◆ **Task to complete**
From the records below, transcribe only the lines running from the one with "Reconstruct the object" through the one with "edge_break = 0.3". Keep both of those end lines.

--- Start ---

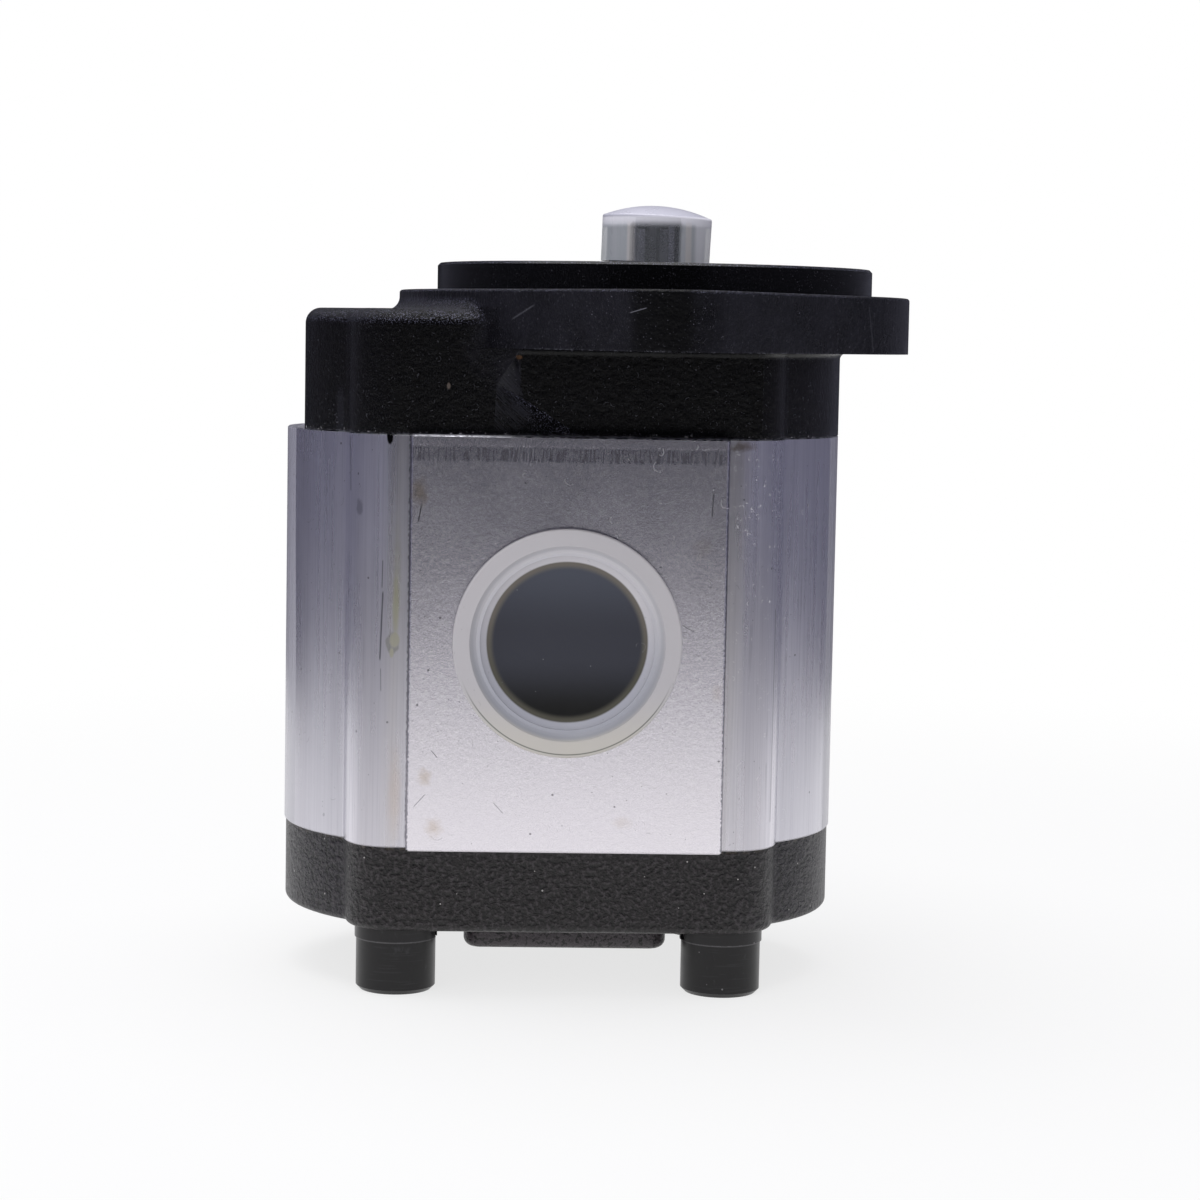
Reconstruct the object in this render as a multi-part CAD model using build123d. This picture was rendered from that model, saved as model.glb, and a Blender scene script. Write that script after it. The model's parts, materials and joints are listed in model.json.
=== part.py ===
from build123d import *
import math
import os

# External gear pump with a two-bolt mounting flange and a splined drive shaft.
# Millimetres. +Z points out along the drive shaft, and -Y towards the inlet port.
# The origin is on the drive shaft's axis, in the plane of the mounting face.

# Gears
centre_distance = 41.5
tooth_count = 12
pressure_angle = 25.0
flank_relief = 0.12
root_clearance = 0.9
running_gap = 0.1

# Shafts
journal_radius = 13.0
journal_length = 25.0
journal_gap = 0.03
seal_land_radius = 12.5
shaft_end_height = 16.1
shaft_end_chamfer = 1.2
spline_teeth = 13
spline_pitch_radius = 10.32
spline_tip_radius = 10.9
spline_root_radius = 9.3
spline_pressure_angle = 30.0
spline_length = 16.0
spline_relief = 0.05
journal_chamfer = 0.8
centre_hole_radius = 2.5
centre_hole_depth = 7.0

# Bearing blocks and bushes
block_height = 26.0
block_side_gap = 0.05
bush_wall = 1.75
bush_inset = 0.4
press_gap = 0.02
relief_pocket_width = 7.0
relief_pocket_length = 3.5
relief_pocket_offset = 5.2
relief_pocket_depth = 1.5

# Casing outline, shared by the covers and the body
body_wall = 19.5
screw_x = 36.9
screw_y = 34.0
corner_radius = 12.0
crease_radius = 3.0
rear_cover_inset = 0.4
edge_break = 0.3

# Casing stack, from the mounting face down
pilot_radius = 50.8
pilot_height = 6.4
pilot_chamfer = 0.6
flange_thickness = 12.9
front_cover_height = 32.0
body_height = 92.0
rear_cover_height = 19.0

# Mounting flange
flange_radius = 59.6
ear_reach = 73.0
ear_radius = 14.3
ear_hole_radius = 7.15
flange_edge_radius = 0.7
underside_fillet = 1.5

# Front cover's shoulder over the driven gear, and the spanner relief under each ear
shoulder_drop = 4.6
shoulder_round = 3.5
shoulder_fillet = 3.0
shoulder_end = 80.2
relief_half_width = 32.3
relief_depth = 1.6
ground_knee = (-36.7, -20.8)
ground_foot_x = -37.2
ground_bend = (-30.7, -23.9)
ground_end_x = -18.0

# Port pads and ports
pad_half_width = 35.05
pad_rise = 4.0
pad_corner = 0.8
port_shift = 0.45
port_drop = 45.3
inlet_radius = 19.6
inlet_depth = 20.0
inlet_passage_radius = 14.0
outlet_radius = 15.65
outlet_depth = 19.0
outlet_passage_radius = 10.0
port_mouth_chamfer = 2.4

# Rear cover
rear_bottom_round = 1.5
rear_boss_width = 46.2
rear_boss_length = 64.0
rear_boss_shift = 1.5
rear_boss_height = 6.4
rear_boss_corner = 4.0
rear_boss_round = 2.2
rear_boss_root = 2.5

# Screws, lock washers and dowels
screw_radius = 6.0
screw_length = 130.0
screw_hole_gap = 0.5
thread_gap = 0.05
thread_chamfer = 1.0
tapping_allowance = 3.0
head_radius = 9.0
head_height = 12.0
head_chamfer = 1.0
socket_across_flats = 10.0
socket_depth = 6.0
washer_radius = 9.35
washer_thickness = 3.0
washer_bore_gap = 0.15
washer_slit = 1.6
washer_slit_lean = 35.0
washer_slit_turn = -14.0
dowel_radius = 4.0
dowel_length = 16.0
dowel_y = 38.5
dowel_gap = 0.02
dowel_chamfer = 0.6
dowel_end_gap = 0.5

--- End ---
--- Start ---

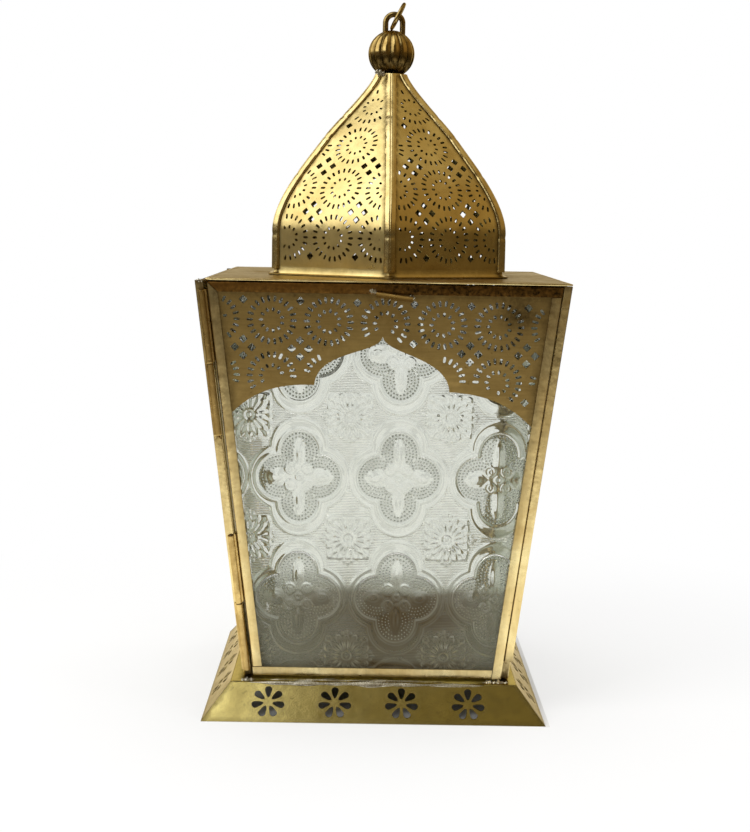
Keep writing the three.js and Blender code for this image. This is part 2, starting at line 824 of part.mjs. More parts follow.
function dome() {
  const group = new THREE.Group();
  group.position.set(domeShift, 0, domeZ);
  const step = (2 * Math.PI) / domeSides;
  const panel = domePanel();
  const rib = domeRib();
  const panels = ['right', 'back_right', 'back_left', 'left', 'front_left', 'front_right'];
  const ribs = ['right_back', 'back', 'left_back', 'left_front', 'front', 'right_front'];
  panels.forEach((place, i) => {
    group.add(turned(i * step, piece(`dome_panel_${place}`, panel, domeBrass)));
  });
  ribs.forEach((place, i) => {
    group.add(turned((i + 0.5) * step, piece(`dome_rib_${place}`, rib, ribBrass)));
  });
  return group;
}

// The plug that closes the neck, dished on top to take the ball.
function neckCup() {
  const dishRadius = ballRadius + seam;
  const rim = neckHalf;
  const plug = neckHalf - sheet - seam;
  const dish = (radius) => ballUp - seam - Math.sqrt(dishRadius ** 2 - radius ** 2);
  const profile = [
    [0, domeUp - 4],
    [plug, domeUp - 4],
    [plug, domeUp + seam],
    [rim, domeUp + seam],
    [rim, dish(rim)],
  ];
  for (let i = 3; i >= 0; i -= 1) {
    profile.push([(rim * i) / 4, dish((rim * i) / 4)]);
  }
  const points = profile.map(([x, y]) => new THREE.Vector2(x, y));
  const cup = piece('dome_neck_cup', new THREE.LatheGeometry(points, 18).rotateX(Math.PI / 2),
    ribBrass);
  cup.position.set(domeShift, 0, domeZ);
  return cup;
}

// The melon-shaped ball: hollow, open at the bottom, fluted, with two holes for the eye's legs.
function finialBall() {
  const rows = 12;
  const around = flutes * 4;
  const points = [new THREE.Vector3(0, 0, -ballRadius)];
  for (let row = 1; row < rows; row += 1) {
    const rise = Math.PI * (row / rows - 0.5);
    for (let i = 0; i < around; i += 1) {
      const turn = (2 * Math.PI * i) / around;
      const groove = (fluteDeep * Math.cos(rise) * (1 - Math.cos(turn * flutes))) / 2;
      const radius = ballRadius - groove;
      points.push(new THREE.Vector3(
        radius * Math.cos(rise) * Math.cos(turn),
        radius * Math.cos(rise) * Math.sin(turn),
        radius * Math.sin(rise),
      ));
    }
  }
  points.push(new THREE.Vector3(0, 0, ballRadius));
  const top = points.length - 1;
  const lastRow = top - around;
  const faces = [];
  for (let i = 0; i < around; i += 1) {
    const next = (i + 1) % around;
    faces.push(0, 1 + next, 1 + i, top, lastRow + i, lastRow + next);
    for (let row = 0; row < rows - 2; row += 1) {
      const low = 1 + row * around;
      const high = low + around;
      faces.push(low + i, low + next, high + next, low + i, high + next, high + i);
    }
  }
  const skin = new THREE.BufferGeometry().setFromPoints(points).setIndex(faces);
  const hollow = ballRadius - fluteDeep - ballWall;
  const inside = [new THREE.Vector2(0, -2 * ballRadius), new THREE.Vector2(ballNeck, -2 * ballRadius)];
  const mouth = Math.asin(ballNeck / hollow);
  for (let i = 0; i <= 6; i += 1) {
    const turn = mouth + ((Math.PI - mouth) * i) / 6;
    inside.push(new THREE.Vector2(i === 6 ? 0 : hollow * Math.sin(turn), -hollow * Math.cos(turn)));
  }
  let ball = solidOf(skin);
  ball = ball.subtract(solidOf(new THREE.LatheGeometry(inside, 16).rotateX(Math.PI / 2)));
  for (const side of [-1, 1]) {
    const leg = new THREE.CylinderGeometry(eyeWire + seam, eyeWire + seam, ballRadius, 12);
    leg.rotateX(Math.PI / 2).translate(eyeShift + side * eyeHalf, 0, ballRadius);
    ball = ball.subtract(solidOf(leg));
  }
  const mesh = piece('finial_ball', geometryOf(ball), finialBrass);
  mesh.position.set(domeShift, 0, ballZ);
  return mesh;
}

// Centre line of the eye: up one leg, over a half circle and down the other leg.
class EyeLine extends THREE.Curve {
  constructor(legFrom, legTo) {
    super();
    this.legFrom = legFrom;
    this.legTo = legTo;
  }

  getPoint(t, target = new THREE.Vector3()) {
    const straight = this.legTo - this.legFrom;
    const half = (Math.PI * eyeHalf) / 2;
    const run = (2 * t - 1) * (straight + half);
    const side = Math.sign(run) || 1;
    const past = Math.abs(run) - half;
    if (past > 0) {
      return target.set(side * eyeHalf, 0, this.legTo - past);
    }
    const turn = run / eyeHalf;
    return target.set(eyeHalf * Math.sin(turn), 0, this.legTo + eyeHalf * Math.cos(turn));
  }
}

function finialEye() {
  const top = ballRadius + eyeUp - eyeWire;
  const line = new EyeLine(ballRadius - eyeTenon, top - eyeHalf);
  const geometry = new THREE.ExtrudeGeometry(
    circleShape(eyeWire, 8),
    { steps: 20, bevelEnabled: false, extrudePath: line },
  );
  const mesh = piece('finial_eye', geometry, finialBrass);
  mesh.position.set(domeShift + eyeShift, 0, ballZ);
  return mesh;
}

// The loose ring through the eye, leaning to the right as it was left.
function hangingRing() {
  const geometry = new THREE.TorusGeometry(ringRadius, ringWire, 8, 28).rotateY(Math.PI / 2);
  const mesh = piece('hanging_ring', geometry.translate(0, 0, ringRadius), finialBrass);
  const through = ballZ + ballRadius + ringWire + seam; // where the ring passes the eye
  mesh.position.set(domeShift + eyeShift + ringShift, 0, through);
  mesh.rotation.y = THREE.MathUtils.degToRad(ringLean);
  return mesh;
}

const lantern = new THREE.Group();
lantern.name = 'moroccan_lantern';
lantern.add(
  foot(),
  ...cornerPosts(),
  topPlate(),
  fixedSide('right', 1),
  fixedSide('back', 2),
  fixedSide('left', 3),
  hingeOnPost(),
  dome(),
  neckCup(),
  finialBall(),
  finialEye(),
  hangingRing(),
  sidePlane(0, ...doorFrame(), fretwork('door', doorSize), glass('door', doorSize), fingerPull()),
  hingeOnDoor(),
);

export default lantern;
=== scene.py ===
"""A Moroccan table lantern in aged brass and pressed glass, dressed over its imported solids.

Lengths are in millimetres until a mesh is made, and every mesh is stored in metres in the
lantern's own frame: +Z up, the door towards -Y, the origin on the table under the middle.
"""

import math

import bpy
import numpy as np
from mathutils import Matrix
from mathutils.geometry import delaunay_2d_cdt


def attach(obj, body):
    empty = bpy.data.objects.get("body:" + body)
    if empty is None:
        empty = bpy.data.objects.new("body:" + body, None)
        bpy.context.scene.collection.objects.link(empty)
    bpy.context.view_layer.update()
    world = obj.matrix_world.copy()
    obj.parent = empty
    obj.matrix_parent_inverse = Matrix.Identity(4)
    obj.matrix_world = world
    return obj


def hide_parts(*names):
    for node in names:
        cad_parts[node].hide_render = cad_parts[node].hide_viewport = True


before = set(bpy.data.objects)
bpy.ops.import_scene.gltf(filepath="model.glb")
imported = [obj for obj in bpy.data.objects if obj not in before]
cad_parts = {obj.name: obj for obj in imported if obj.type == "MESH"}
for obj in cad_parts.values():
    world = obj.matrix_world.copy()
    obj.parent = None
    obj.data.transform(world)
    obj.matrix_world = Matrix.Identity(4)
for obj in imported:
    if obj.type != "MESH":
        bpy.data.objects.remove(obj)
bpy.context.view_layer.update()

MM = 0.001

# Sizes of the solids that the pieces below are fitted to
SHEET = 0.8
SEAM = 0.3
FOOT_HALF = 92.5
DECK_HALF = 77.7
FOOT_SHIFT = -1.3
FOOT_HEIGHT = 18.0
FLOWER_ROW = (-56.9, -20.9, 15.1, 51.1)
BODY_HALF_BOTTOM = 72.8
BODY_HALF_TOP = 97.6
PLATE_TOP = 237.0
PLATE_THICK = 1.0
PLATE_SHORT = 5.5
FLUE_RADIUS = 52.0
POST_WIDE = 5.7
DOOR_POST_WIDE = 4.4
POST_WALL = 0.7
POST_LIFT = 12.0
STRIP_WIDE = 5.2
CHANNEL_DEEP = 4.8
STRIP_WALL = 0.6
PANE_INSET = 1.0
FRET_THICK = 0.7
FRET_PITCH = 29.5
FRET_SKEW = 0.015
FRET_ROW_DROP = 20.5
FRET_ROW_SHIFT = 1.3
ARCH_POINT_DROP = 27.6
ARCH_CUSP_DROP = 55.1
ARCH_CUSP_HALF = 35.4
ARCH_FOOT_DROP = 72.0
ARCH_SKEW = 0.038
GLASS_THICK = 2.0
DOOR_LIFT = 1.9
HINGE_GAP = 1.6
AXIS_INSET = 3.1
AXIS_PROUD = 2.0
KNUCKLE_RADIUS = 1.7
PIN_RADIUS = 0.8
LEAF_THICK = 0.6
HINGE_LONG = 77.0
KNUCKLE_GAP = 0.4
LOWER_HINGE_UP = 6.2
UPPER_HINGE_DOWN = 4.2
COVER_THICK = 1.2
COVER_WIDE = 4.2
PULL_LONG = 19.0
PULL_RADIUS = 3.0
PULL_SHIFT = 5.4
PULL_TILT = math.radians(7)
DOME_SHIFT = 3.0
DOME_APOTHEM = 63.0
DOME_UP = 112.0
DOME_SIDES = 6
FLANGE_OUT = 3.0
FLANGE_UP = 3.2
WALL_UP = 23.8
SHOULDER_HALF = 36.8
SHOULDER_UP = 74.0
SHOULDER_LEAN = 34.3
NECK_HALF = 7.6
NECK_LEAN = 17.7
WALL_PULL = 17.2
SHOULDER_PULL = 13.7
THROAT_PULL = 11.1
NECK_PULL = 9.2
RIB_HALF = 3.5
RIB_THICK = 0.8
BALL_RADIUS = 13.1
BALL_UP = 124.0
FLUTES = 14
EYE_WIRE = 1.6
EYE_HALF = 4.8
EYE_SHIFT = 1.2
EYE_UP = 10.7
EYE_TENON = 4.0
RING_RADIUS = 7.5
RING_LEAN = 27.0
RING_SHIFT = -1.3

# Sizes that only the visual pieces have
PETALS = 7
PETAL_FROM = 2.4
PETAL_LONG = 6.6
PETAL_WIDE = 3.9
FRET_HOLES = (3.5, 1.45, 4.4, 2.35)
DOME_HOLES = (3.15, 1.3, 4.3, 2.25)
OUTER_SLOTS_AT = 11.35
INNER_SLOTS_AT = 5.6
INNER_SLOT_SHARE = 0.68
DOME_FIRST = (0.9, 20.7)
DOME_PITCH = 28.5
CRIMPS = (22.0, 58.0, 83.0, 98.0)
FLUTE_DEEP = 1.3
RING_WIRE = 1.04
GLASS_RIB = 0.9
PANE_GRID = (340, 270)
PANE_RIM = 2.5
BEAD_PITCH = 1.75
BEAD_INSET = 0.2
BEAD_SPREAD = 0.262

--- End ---

◆ **Response below**
Reconstruct the object in this render as a multi-part CAD model using build123d. This picture was rendered from that model, saved as model.glb, and a Blender scene script. Write that script after it. The model's parts, materials and joints are listed in model.json.
=== part.py ===
from build123d import *
import math
import os

# External gear pump with a two-bolt mounting flange and a splined drive shaft.
# Millimetres. +Z points out along the drive shaft, and -Y towards the inlet port.
# The origin is on the drive shaft's axis, in the plane of the mounting face.

# Gears
centre_distance = 41.5
tooth_count = 12
pressure_angle = 25.0
flank_relief = 0.12
root_clearance = 0.9
running_gap = 0.1

# Shafts
journal_radius = 13.0
journal_length = 25.0
journal_gap = 0.03
seal_land_radius = 12.5
shaft_end_height = 16.1
shaft_end_chamfer = 1.2
spline_teeth = 13
spline_pitch_radius = 10.32
spline_tip_radius = 10.9
spline_root_radius = 9.3
spline_pressure_angle = 30.0
spline_length = 16.0
spline_relief = 0.05
journal_chamfer = 0.8
centre_hole_radius = 2.5
centre_hole_depth = 7.0

# Bearing blocks and bushes
block_height = 26.0
block_side_gap = 0.05
bush_wall = 1.75
bush_inset = 0.4
press_gap = 0.02
relief_pocket_width = 7.0
relief_pocket_length = 3.5
relief_pocket_offset = 5.2
relief_pocket_depth = 1.5

# Casing outline, shared by the covers and the body
body_wall = 19.5
screw_x = 36.9
screw_y = 34.0
corner_radius = 12.0
crease_radius = 3.0
rear_cover_inset = 0.4
edge_break = 0.3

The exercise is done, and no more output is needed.